Repeat exactly, please, the lines that begin at the start of the listing and end at the line holding "piece('back_skirt', backSkirt(), FINISH.fabric));".
+ + +
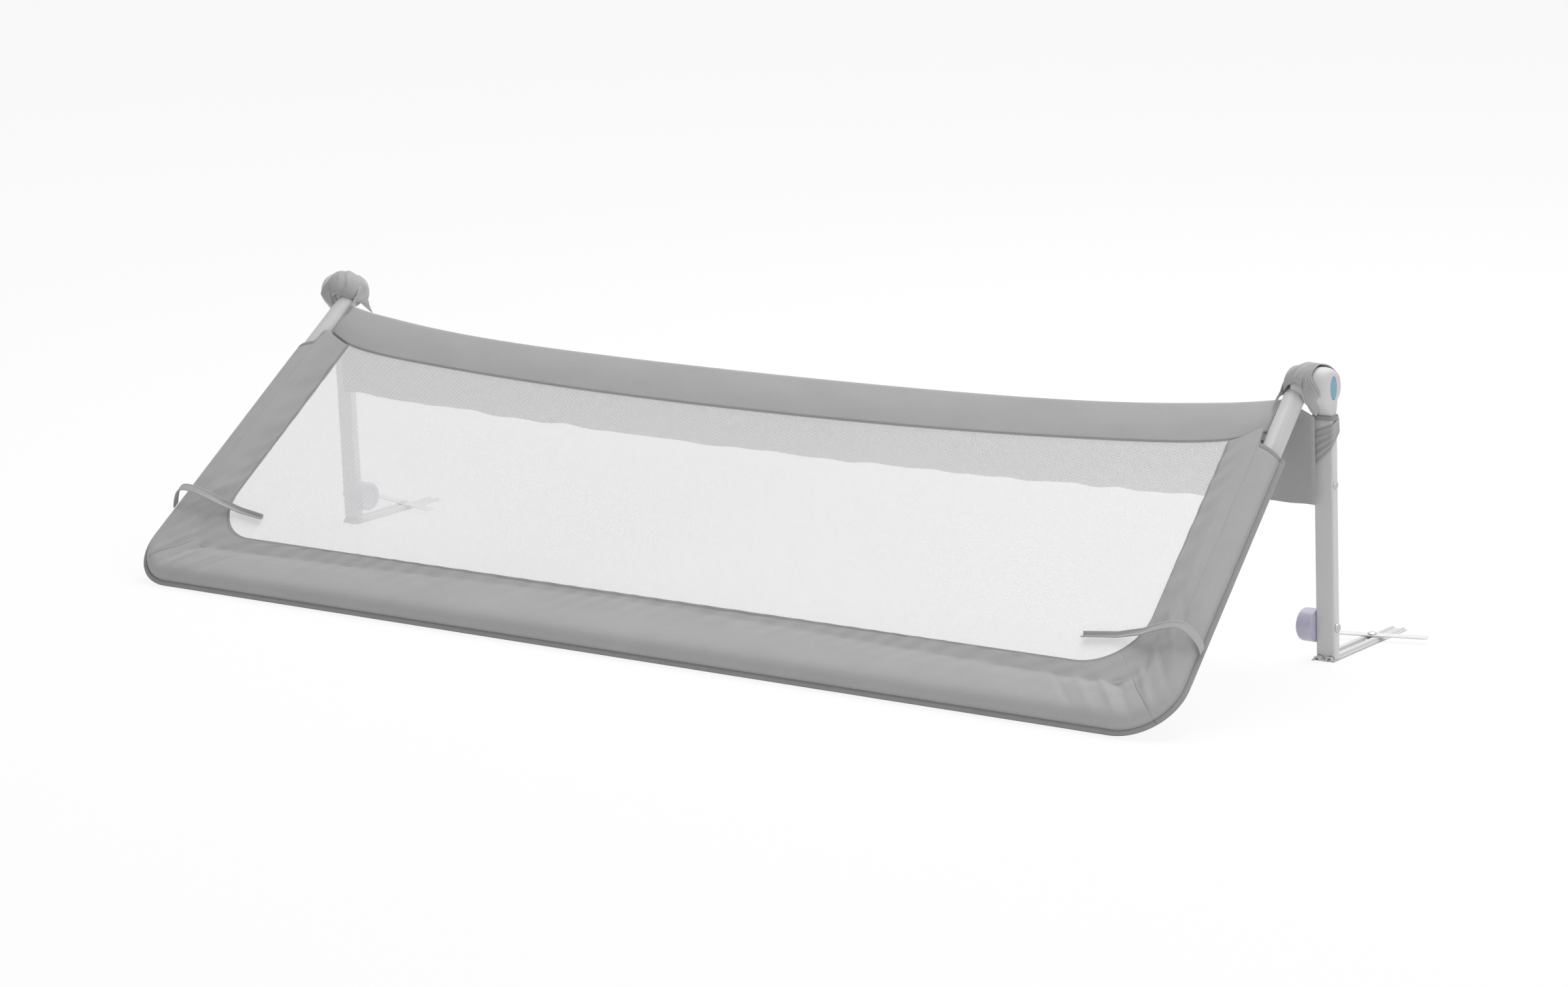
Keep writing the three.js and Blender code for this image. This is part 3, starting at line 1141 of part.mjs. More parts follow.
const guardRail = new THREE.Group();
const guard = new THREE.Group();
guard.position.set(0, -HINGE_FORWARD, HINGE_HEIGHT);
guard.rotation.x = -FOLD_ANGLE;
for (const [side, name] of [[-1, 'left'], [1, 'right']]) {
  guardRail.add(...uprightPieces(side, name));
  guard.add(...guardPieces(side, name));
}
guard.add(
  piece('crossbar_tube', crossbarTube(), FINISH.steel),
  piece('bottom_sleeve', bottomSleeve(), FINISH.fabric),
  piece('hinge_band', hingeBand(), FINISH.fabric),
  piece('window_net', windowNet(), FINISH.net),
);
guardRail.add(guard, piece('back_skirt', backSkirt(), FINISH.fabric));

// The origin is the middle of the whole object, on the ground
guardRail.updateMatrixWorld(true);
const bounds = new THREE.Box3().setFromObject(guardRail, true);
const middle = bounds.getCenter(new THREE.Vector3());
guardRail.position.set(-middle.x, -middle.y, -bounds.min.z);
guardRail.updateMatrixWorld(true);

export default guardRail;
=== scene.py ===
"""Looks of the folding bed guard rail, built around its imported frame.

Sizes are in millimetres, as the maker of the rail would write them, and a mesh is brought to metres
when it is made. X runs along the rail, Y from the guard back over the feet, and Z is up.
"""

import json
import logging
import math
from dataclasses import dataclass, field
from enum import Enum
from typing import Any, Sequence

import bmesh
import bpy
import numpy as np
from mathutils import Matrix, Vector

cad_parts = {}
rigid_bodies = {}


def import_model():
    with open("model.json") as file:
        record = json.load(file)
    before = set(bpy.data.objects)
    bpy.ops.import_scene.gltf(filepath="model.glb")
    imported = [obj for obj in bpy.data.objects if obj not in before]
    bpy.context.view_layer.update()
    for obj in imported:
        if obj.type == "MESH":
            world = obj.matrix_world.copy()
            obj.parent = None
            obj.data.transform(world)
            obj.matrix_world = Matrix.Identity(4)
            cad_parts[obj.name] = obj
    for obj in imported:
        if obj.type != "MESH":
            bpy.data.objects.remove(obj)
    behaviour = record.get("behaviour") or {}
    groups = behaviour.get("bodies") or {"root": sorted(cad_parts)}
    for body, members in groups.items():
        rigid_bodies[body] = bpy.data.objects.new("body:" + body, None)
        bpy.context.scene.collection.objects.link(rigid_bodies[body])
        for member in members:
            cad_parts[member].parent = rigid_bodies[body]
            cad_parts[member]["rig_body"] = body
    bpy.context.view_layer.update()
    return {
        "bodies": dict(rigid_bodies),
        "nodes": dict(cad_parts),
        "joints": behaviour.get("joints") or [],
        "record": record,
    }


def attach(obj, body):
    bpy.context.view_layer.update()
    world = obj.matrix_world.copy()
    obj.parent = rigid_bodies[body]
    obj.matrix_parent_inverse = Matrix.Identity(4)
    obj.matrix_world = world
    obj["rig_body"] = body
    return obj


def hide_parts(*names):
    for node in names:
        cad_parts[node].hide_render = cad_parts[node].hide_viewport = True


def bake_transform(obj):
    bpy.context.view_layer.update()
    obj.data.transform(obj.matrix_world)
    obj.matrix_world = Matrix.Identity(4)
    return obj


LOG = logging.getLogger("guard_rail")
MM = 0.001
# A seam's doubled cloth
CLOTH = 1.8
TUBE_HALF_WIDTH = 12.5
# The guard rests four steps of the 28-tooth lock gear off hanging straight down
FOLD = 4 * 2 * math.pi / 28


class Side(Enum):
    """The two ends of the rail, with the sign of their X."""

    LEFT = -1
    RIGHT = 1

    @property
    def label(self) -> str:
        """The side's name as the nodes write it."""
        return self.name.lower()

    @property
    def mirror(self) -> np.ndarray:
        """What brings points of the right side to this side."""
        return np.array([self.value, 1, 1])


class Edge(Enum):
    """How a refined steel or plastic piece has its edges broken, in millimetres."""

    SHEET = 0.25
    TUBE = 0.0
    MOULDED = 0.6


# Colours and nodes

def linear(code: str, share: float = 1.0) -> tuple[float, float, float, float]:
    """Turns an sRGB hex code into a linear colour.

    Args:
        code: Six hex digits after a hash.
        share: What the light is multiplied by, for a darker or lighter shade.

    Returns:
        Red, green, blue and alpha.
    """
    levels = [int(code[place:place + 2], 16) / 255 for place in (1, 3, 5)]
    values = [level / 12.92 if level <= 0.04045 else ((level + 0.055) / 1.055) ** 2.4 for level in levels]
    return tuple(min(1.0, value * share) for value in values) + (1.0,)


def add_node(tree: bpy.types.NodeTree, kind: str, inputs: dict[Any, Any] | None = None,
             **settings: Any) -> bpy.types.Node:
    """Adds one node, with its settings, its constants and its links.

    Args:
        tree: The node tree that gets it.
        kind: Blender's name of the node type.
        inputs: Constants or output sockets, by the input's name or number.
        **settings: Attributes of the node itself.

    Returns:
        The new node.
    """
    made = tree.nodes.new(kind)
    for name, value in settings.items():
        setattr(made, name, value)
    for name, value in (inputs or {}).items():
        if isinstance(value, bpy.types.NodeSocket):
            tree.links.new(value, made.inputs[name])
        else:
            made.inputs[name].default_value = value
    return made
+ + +
* EXERCISE SOLUTION
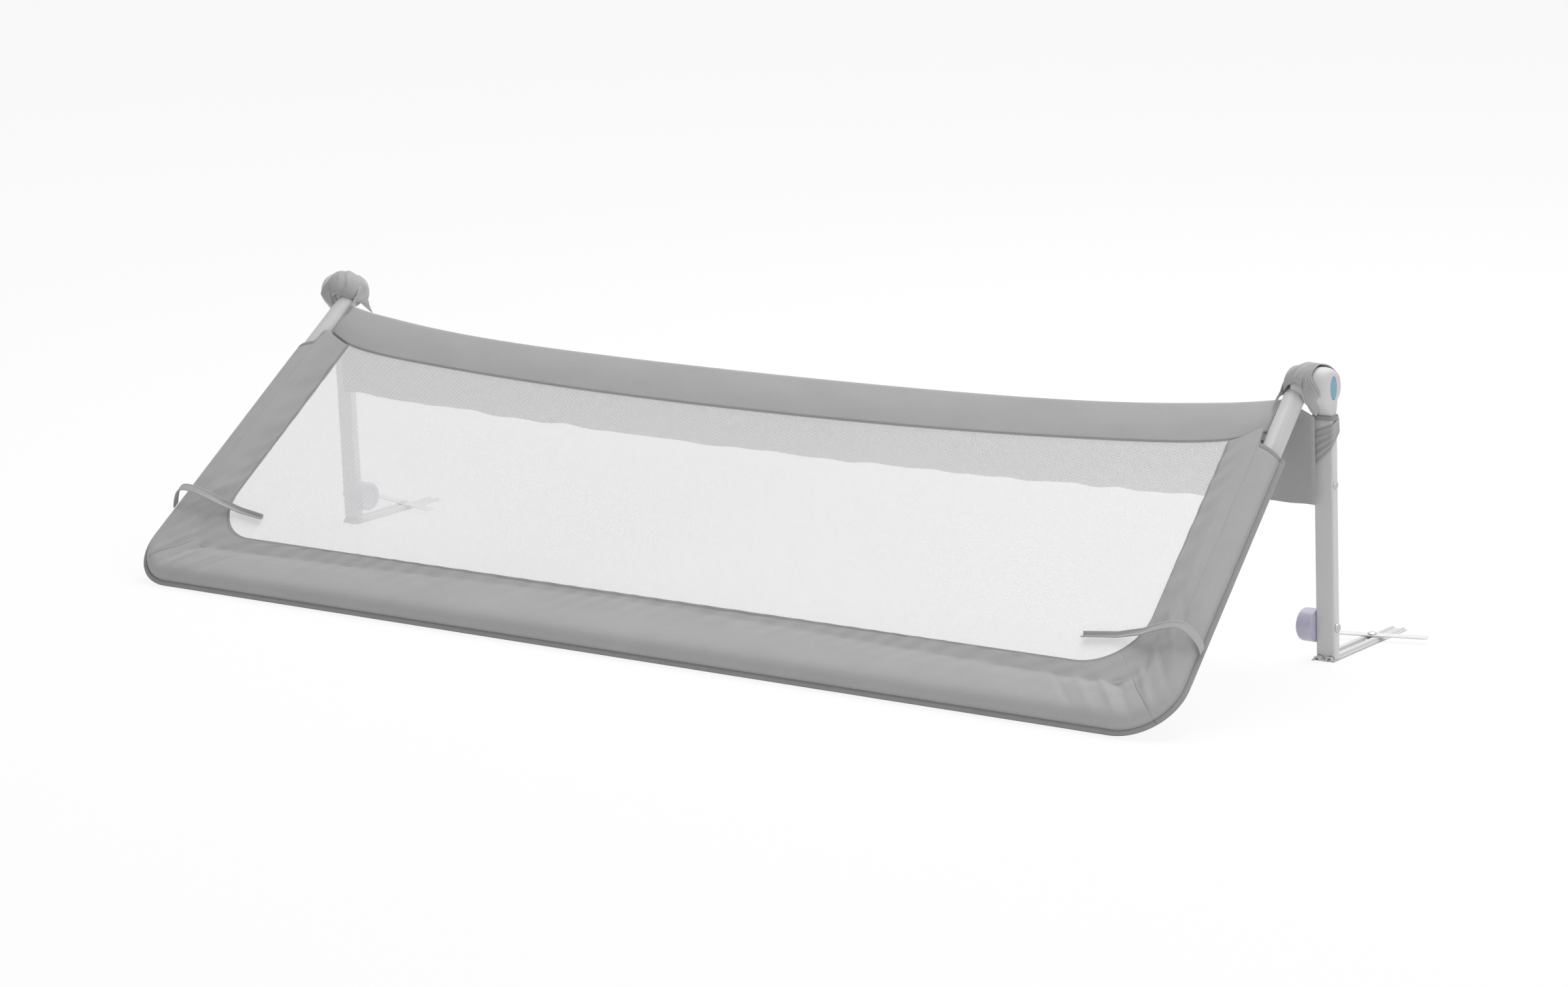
Keep writing the three.js and Blender code for this image. This is part 3, starting at line 1141 of part.mjs. More parts follow.
const guardRail = new THREE.Group();
const guard = new THREE.Group();
guard.position.set(0, -HINGE_FORWARD, HINGE_HEIGHT);
guard.rotation.x = -FOLD_ANGLE;
for (const [side, name] of [[-1, 'left'], [1, 'right']]) {
  guardRail.add(...uprightPieces(side, name));
  guard.add(...guardPieces(side, name));
}
guard.add(
  piece('crossbar_tube', crossbarTube(), FINISH.steel),
  piece('bottom_sleeve', bottomSleeve(), FINISH.fabric),
  piece('hinge_band', hingeBand(), FINISH.fabric),
  piece('window_net', windowNet(), FINISH.net),
);
guardRail.add(guard, piece('back_skirt', backSkirt(), FINISH.fabric));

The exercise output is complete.